I’m a huge huge fan of local banks and CU. When one stops or folds up shop we move on to the one down the street who is still lending. Most now want 20% down just to get in the door. This is a very small hurdle to clear. You can use a credit card advance, IRA, your own money, family members, JV with someone for a take of the profits, etc. etc. Some of my students are putting the 20% down and then getting that back AND the repair money at closing since they have a great LTV ratio.

Trust me folks. Local banks are lending and they won’t stop. They have to lend no matter what anyone tells you.

Nate-WI

When I was looking for a hard money lender recently , I noticed the same thing. It looked like it would cost me more than conventional upfront, plus a very high interest rate. Sure you can refinance , but that’s an extra cost right there as well. So I didn’t really see the advantage…

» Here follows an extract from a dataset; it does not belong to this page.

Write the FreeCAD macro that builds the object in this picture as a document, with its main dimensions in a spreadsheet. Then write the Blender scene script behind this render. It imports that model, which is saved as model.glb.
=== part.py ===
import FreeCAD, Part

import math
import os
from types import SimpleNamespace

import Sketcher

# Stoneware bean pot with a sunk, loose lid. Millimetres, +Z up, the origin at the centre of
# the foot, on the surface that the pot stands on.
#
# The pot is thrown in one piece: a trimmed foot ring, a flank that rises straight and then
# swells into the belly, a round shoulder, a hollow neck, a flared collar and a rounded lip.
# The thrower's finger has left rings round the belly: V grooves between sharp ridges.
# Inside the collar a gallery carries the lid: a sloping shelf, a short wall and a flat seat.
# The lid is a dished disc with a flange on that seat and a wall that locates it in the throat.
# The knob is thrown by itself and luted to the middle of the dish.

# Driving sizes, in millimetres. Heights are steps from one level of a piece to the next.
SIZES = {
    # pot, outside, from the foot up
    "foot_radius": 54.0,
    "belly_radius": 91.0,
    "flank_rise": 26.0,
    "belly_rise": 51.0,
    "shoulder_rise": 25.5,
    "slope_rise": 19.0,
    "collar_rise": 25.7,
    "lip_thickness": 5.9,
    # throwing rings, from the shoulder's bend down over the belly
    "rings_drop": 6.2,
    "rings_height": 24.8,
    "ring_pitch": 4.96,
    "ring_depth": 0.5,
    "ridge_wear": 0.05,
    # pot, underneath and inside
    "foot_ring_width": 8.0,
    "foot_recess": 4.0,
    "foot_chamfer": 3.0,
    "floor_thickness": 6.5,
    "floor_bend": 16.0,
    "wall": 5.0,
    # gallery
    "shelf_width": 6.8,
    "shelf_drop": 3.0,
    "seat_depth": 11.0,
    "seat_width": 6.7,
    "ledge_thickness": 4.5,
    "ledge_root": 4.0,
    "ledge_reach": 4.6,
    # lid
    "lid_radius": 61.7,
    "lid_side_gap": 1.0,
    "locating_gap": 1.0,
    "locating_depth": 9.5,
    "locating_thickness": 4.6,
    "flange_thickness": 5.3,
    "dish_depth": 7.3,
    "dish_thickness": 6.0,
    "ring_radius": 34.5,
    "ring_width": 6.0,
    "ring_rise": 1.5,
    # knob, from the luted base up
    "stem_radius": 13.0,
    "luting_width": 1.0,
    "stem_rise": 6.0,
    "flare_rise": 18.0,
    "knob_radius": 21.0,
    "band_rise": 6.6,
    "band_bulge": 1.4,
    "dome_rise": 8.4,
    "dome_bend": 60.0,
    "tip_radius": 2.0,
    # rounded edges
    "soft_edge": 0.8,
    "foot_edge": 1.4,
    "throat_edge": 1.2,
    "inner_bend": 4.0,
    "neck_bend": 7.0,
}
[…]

I guess it depends if you find a HML that is willing to repair on ARV as well…rather than just ‘as is’ value.

Gordo, I’m wondering how your students are putting 20% down and getting the money back at closing?

Nate-I’m in SE WI (Milwaukee area) and the banks down here are NOT lending rehab money anymore (at least that I know of). What banks are you working with that will lend the rehab money at closing? You and I are obviously not far apart (geographically speaking) and I’m just curious who you’re getting to fund your rehab deals. I feel like I’m banging my head against the wall looking for financing right now-steer me straight please!